(本記事は、小島 一貴氏の著書『人を遺すは上 専属マネージャーがはじめて明かす 野村克也 言葉の深意』=日本実業出版社、2023年2月10日刊=の中から一部を抜粋・編集しています)
勝ちに不思議の勝ちあり、負けに不思議の負けなし
負け試合には必ず敗因がある
数多くの名言を残した野村監督。その中でもファンの人気第一位はこの言葉になるのではないか。私も監督に出会う十数年前、この言葉を聞いたときには衝撃を受けた。野球に限らずスポーツや勝負事をしたことがある人なら、誰でも頷ける言葉だ。
この言葉、私自身も監督が考案したものと勘違いしていたのだが、実は江戸時代の平戸藩主である松浦 静山 という人物が遺した言葉なのだという。松浦は藩主でありながら剣の達人だったとのこと。「野球の達人」とも言える監督も、この言葉を気に入ったのだろう。
この言葉の意味は今さら私が説明する必要もないだろうが、一応記しておく。
「勝ち試合の中には勝つべくして勝ったという試合もあるけど、こっちも不甲斐ない内容なのに相手が自滅してくれて勝てた、という試合もあるじゃない。だけど、負け試合には必ず敗因がある」
監督に言わせればこのような感じだった。
私がマネージャーを務めていた監督の評論家時代、インタビューでも講演でも、仕事先で色紙にサインを求められることは多かった。相手方の指定がないとき、監督は通常、「野球に学び、野球を楽しむ」という言葉を添えてサインをする。「野球」にはいつも「しごと」とルビをふっていた。そして、相手方から指定がある場合に、よくお願いされていたのが冒頭の言葉だった。

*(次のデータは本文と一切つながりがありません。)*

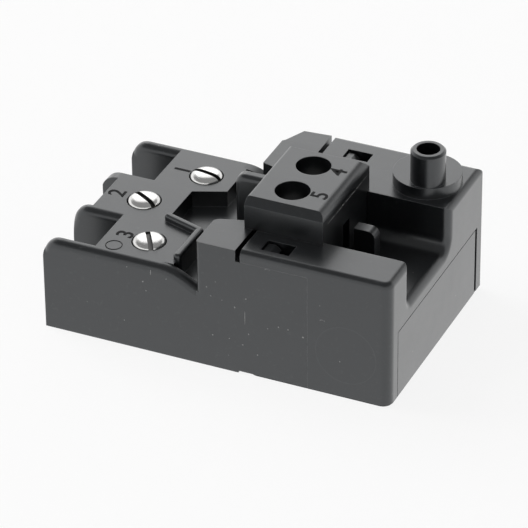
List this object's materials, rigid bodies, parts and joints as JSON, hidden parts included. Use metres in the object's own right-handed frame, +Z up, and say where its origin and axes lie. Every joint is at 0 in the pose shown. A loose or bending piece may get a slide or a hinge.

こうした要望を受けると監督は、「書いてくれってあまり言われたことないから、うまく書けないけど……」と必ず前置きをしていた。もちろん見事な達筆で相手は大喜びなのだが、そんなシーンを私だけでも何度も見ているので、「勝ちに不思議の……」を頼まれることは多かったはずだ。「あまり言われたことないから」は、監督なりの謙遜だったのか、あるいは失敗したときの保険だったのか、おそらく両方の意味だったのだと思う。
負け試合のあとに機嫌がいい?
さて、この言葉を聞いて、「さすが野村監督、素晴らしいことをおっしゃる」という理解で留まっていては、監督の深意を理解したことにはならない。
監督はこのように不思議な勝ち試合があることを言語化し、首脳陣や選手に意識させた上で、勝ち試合で発生した反省点をどうやったら彼らがしっかりと振り返ってくれるか、そしてそうすることでチームを進化させることができるか、まで考えていた。参考にしたのは、やはり南海で現役時代をすごしたときの監督である鶴岡一人氏だ。
監督に言わせると、鶴岡監督は負け試合のあとは機嫌がいいが、勝ち試合のあとは機嫌が悪いのだという。最初はなぜかわからなかったが、捕手としてキャリアを積むうちに、鶴岡監督の狙いがわかってきたそうだ。負け試合のあとは、選手たちもそれぞれ反省点があるし悔しいので、次に勝つためにはどうしたらよいか、放っておいても考える。だから鶴岡監督もことさらに反省を促す必要はない。
しかし勝ち試合のあとは、選手たちはどうしても反省しようとしないし、仮に反省したとしても深く追及しない。勝ち試合の中での小さなほころびを放置していれば、いずれそのほころびは大きくなり、試合の勝敗、ひいてはシーズンの成績を左右するようになる。それゆえに鶴岡監督は、勝ち試合のあとこそ、選手たちに反省点を追及させようと機嫌悪く振る舞っていたんだろう、とのことだった。
監督は一般的には鶴岡氏のことを「根性野球、精神野球」「学ぶところはなかった」などとあまり評価していないように話していたが、こうした細部の話になると、実は鶴岡監督を参考にしていた部分は少なくない。
そして、「さすが三大監督(三原、水原、鶴岡の三監督)だよ。大監督と言われるだけのことはある」と高く評価することもしばしばだった。もちろん、監督も鶴岡氏の選手操縦法を見習った。勝った試合こそ選手や首脳陣に反省してもらうために、不機嫌に振る舞っていたそうだ。
こうした一連の逸話を語った最後に監督が持ち出すのは、誰もが知っているあの言葉だった。「まさに、『勝って 兜 の緒を締めよ』だよ」。